» EXERCISE TASK: Each line of the material below should be reproduced exactly.
▬▬▬▬▬▬
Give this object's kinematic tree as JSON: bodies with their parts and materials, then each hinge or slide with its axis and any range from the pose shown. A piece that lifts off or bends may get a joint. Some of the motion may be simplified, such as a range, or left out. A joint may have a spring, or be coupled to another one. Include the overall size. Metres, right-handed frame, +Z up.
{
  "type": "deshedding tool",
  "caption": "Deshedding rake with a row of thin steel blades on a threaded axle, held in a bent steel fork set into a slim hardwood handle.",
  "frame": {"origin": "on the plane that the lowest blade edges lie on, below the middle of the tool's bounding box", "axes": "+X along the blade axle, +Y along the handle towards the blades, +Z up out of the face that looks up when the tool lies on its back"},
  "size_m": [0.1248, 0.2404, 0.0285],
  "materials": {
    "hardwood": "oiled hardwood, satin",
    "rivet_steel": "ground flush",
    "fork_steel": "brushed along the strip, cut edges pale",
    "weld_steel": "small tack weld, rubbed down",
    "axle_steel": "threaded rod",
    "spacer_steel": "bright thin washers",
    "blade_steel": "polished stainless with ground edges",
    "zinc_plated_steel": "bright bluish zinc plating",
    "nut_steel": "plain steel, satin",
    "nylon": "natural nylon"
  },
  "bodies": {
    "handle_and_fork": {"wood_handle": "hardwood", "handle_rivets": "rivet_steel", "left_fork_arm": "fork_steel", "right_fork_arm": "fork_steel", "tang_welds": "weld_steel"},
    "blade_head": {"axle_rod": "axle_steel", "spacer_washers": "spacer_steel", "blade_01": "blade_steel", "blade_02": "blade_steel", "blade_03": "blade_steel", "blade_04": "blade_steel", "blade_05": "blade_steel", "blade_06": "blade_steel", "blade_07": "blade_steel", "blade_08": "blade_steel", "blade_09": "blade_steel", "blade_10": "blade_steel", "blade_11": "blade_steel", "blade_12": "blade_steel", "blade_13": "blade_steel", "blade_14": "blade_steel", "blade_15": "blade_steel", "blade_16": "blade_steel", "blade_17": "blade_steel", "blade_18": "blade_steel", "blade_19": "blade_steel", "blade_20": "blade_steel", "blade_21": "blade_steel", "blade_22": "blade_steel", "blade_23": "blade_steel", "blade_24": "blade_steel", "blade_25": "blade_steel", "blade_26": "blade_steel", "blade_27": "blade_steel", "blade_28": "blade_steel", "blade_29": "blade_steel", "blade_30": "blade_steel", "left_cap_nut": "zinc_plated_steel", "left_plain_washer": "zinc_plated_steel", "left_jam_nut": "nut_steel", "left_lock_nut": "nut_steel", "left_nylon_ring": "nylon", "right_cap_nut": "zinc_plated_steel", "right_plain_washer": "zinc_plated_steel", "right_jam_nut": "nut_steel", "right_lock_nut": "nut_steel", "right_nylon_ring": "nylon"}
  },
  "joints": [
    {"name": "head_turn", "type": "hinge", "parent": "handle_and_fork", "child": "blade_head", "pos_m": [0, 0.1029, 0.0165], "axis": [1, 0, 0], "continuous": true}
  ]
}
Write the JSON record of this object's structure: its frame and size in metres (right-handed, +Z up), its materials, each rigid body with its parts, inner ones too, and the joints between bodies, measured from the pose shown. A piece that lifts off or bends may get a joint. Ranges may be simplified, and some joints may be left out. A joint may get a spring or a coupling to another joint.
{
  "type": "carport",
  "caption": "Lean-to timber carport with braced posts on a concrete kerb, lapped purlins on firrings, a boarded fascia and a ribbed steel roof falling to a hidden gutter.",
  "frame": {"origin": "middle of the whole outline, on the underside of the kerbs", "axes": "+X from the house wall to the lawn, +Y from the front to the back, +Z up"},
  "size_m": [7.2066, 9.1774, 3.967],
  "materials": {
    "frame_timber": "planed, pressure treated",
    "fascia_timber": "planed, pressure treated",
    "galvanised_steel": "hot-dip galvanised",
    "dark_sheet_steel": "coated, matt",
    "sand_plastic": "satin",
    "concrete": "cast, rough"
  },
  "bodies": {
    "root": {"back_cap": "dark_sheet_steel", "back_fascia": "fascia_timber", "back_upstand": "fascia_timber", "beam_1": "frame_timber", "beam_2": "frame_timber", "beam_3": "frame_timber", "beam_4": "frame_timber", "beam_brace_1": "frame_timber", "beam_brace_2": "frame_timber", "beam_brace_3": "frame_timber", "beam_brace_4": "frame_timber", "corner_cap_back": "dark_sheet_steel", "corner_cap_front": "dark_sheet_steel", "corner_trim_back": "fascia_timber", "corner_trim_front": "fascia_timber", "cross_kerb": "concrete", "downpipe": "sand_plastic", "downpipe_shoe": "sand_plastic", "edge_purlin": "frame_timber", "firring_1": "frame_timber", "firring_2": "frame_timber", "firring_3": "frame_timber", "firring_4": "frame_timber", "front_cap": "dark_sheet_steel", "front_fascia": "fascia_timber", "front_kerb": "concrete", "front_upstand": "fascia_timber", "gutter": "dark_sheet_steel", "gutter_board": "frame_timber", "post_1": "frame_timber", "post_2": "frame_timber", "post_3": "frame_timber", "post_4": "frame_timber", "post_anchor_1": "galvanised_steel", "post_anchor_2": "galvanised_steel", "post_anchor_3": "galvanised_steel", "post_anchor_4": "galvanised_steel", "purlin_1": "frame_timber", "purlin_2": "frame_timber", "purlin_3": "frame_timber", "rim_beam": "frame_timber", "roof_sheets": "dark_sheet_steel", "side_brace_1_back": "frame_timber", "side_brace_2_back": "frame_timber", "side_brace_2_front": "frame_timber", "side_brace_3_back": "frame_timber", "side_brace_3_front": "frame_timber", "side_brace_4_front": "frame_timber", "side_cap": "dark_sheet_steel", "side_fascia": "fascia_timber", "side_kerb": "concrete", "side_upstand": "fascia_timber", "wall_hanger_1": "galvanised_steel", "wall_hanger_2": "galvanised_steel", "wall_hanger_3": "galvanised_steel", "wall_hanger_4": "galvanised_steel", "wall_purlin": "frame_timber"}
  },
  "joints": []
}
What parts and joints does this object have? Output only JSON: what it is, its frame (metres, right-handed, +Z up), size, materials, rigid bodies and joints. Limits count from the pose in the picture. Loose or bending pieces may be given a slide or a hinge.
▬▬▬▬▬▬
» TASK RESPONSE:
Give this object's kinematic tree as JSON: bodies with their parts and materials, then each hinge or slide with its axis and any range from the pose shown. A piece that lifts off or bends may get a joint. Some of the motion may be simplified, such as a range, or left out. A joint may have a spring, or be coupled to another one. Include the overall size. Metres, right-handed frame, +Z up.
{
  "type": "deshedding tool",
  "caption": "Deshedding rake with a row of thin steel blades on a threaded axle, held in a bent steel fork set into a slim hardwood handle.",
  "frame": {"origin": "on the plane that the lowest blade edges lie on, below the middle of the tool's bounding box", "axes": "+X along the blade axle, +Y along the handle towards the blades, +Z up out of the face that looks up when the tool lies on its back"},
  "size_m": [0.1248, 0.2404, 0.0285],
  "materials": {
    "hardwood": "oiled hardwood, satin",
    "rivet_steel": "ground flush",
    "fork_steel": "brushed along the strip, cut edges pale",
    "weld_steel": "small tack weld, rubbed down",
    "axle_steel": "threaded rod",
    "spacer_steel": "bright thin washers",
    "blade_steel": "polished stainless with ground edges",
    "zinc_plated_steel": "bright bluish zinc plating",
    "nut_steel": "plain steel, satin",
    "nylon": "natural nylon"
  },
  "bodies": {
    "handle_and_fork": {"wood_handle": "hardwood", "handle_rivets": "rivet_steel", "left_fork_arm": "fork_steel", "right_fork_arm": "fork_steel", "tang_welds": "weld_steel"},
    "blade_head": {"axle_rod": "axle_steel", "spacer_washers": "spacer_steel", "blade_01": "blade_steel", "blade_02": "blade_steel", "blade_03": "blade_steel", "blade_04": "blade_steel", "blade_05": "blade_steel", "blade_06": "blade_steel", "blade_07": "blade_steel", "blade_08": "blade_steel", "blade_09": "blade_steel", "blade_10": "blade_steel", "blade_11": "blade_steel", "blade_12": "blade_steel", "blade_13": "blade_steel", "blade_14": "blade_steel", "blade_15": "blade_steel", "blade_16": "blade_steel", "blade_17": "blade_steel", "blade_18": "blade_steel", "blade_19": "blade_steel", "blade_20": "blade_steel", "blade_21": "blade_steel", "blade_22": "blade_steel", "blade_23": "blade_steel", "blade_24": "blade_steel", "blade_25": "blade_steel", "blade_26": "blade_steel", "blade_27": "blade_steel", "blade_28": "blade_steel", "blade_29": "blade_steel", "blade_30": "blade_steel", "left_cap_nut": "zinc_plated_steel", "left_plain_washer": "zinc_plated_steel", "left_jam_nut": "nut_steel", "left_lock_nut": "nut_steel", "left_nylon_ring": "nylon", "right_cap_nut": "zinc_plated_steel", "right_plain_washer": "zinc_plated_steel", "right_jam_nut": "nut_steel", "right_lock_nut": "nut_steel", "right_nylon_ring": "nylon"}
  },
  "joints": [
    {"name": "head_turn", "type": "hinge", "parent": "handle_and_fork", "child": "blade_head", "pos_m": [0, 0.1029, 0.0165], "axis": [1, 0, 0], "continuous": true}
  ]
}
Write the JSON record of this object's structure: its frame and size in metres (right-handed, +Z up), its materials, each rigid body with its parts, inner ones too, and the joints between bodies, measured from the pose shown. A piece that lifts off or bends may get a joint. Ranges may be simplified, and some joints may be left out. A joint may get a spring or a coupling to another joint.
{
  "type": "carport",
  "caption": "Lean-to timber carport with braced posts on a concrete kerb, lapped purlins on firrings, a boarded fascia and a ribbed steel roof falling to a hidden gutter.",
  "frame": {"origin": "middle of the whole outline, on the underside of the kerbs", "axes": "+X from the house wall to the lawn, +Y from the front to the back, +Z up"},
  "size_m": [7.2066, 9.1774, 3.967],
  "materials": {
    "frame_timber": "planed, pressure treated",
    "fascia_timber": "planed, pressure treated",
    "galvanised_steel": "hot-dip galvanised",
    "dark_sheet_steel": "coated, matt",
    "sand_plastic": "satin",
    "concrete": "cast, rough"
  },
  "bodies": {
    "root": {"back_cap": "dark_sheet_steel", "back_fascia": "fascia_timber", "back_upstand": "fascia_timber", "beam_1": "frame_timber", "beam_2": "frame_timber", "beam_3": "frame_timber", "beam_4": "frame_timber", "beam_brace_1": "frame_timber", "beam_brace_2": "frame_timber", "beam_brace_3": "frame_timber", "beam_brace_4": "frame_timber", "corner_cap_back": "dark_sheet_steel", "corner_cap_front": "dark_sheet_steel", "corner_trim_back": "fascia_timber", "corner_trim_front": "fascia_timber", "cross_kerb": "concrete", "downpipe": "sand_plastic", "downpipe_shoe": "sand_plastic", "edge_purlin": "frame_timber", "firring_1": "frame_timber", "firring_2": "frame_timber", "firring_3": "frame_timber", "firring_4": "frame_timber", "front_cap": "dark_sheet_steel", "front_fascia": "fascia_timber", "front_kerb": "concrete", "front_upstand": "fascia_timber", "gutter": "dark_sheet_steel", "gutter_board": "frame_timber", "post_1": "frame_timber", "post_2": "frame_timber", "post_3": "frame_timber", "post_4": "frame_timber", "post_anchor_1": "galvanised_steel", "post_anchor_2": "galvanised_steel", "post_anchor_3": "galvanised_steel", "post_anchor_4": "galvanised_steel", "purlin_1": "frame_timber", "purlin_2": "frame_timber", "purlin_3": "frame_timber", "rim_beam": "frame_timber", "roof_sheets": "dark_sheet_steel", "side_brace_1_back": "frame_timber", "side_brace_2_back": "frame_timber", "side_brace_2_front": "frame_timber", "side_brace_3_back": "frame_timber", "side_brace_3_front": "frame_timber", "side_brace_4_front": "frame_timber", "side_cap": "dark_sheet_steel", "side_fascia": "fascia_timber", "side_kerb": "concrete", "side_upstand": "fascia_timber", "wall_hanger_1": "galvanised_steel", "wall_hanger_2": "galvanised_steel", "wall_hanger_3": "galvanised_steel", "wall_hanger_4": "galvanised_steel", "wall_purlin": "frame_timber"}
  },
  "joints": []
}
What parts and joints does this object have? Output only JSON: what it is, its frame (metres, right-handed, +Z up), size, materials, rigid bodies and joints. Limits count from the pose in the picture. Loose or bending pieces may be given a slide or a hinge.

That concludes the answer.